NTT東日本関東病院

短時間正社員へ配慮していることは?

短時間正社員のモチベーションアップを狙った一つの施策に看護支援チーム「チームI」の取組があげられます。「I」はimpulse(推進力)の略で、チームは5人の短時間正社員で組成されています。「チームI」の活動におけるキーワードは「つなぐ」「キャリア」「新しい役割の創造」「アピール」の4つです。主な業務内容は、外来受診患者で緊急入院する可能性がある患者を担当することです。チームIのメンバーは医師と連携しながら処置・検査を進めつつ、現病歴や日常生活状況を聴取し、それを診療録へ記載します。「個別の看護介入がスムーズになった」と病棟からも評価されました。チームIのメンバーは、短時間正社員制度を利用している職員のごく一部にすぎませんが、活動内容を看護部内で理解してもらうための取組を通じて、お互いに刺激し合っていると思います。

貴院は、どんな病院ですか?

当院は1952年1月に関東逓信病院として開設されました。専門スタッフによるチーム医療、最新鋭の機器・設備をはじめ、患者さんのアメニティーに十分配慮した新施設は、高度の先進医療を提供する病院として、また、地域の医療連携の中核を担う病院として、「最善の治療を少しでも快適な環境で受けたいと思う共通の願い」を実現する使命を果たすために築き上げてきたものです。
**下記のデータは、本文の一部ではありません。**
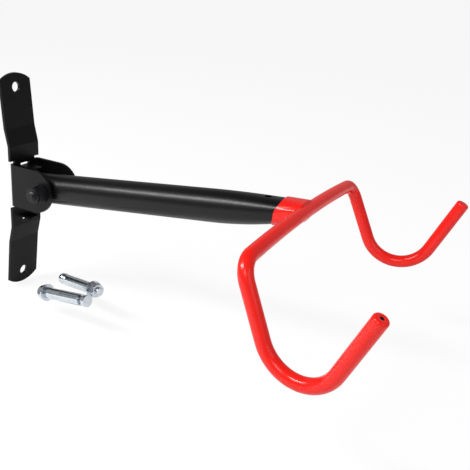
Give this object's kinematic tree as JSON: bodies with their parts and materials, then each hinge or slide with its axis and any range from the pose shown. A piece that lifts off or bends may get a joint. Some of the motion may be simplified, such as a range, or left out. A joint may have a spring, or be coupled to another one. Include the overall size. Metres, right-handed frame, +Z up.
{
  "type": "bicycle wall rack",
  "caption": "Wall bracket with a folding tube arm ending in a crossbar with a vinyl-coated hook at each end, for hanging bicycles by the frame, with its wall anchors.",
  "frame": {"origin": "midway between the two anchor holes of the bracket, at the middle of their depth; the wall is 2.9 mm behind it", "axes": "+X along the wall, +Y into the wall, +Z up; the arm reaches out along -Y"},
  "size_m": [0.3004, 0.4565, 0.239],
  "materials": {
    "black_bracket_coat": "satin black powder coat",
    "black_tube_coat": "satin black powder coat",
    "black_oxide_steel": "black oxide",
    "plain_steel": "bare, hidden in the assembly",
    "nylon_ring": "matte nylon",
    "red_vinyl": "glossy dipped vinyl",
    "zinc_plate": "bright zinc plate"
  },
  "bodies": {
    "bracket": {"wall_bracket": "black_bracket_coat", "upper_tongue": "black_bracket_coat", "lower_tongue": "black_bracket_coat", "tongue_welds": "black_bracket_coat", "pivot_bolt": "black_oxide_steel", "head_washer": "black_oxide_steel", "nut_washer": "black_oxide_steel", "pivot_nut": "black_oxide_steel", "nut_locking_ring": "nylon_ring", "anchor_studs": "zinc_plate", "anchor_sleeves": "zinc_plate", "anchor_washers": "zinc_plate", "anchor_spring_washers": "zinc_plate", "anchor_nuts": "zinc_plate"},
    "arm": {"arm_tube": "black_tube_coat", "pivot_bush": "plain_steel", "side_washers": "nylon_ring", "hook_rod": "plain_steel", "rod_welds": "plain_steel", "vinyl_coating": "red_vinyl"}
  },
  "joints": [
    {"name": "arm_fold", "type": "hinge", "parent": "bracket", "child": "arm", "pos_m": [0, -0.0505, 0.0035], "axis": [-1, 0, 0], "range_deg": [-7, 85]}
  ]
}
現在では病床数約600床、一日の平均外来患者数は2000名を超え、年間の手術件数も5600件以上を実施するまでに発展してきました。

2020年8月現在で常勤職員数合計が1345名となっており、そのうち看護師が776名を占めています。

短時間正社員制度の導入・実施状況は?

20年以上前から、育児目的の短時間正社員制度は存在していました。2007年から組合からの要望や、世の中のワーク・ライフ・バランスの流れなどを踏まえて、利用者ニーズに合った形に改定を加えてきた結果、利用者数は着実に増加しています。

制度を導入した背景や経緯は?

導入は20年以上前になりますが、一定期間だけ短時間で勤務してもらい、育児が一段落したらそれ以前と同じように復帰できるように、円滑に育児と仕事の両立が図れるようにとの狙いがあったものと思われます。

制度の概要を教えてください。

(1) 対象者は?(就業形態、役職等)
・ 原則として全職種、全職員が対象となります。

(2) 利用目的は?
・ 育児目的での利用がほとんどですが、他に心身の健康不全対策等も利用目的として含めています。

(3) 勤務時間や日数は?
・ 時間は4時間、5時間、6時間の中からの選択制です。短時間だけでなく、短日という選択肢もあります。

(4) 短時間正社員として就業可能な期間は?
・ 2007年の改定で、育児目的の場合は子どもが小学校3年生まで利用できるようになりました。

・ 心身の健康不全の場合は特に制限がありません。

(5) 賃金や評価はどのようにしていますか?
・ 給与、賞与、退職金:基本は労働時間に比例して減額されます。

・ 評価:フルタイムの職員と同様です。

制度の導入や運用にあたっての課題・問題は?

制度利用者が増えていく中で、利用者の意識が二極分化する傾向にあります。一つは、制度をうまく利用しつつ将来のキャリアアップを見据えている人たち。もう一つは自身のキャリアアップをあまり気にしなくなってしまっている人たち。個人の価値観はそれぞれですが、組織の構成員の多くがキャリアアップを意識しないまま日々の業務をこなすだけになってしまうと、組織の活力が弱まっていきます。また、制度利用者以外への負担が増して、不公平感も強まってしまいます。お互い様の意識を持ちつつ、自身のキャリアアップを常に意識しながら制度を利用するよう促していきたいと思います。

制度導入でどんな効果やメリットがありましたか?

看護師の確保や定着には繋がっていると思います。この制度があることで、中堅クラスが抜けてしまうということがなくなり、年齢層の偏りもなくなりました。

制度についての今後の方針やお考えは?

看護師という専門職である以上、常にレベルアップを図っていくことが求められます。ライフステージに応じた働き方をしていける環境を用意することは重要ですが、それだけにとどまらず、各個人のキャリアを中長期でどのように築いていくかをしっかりと考えられる機会を常に与え続けることが重要だと考えています。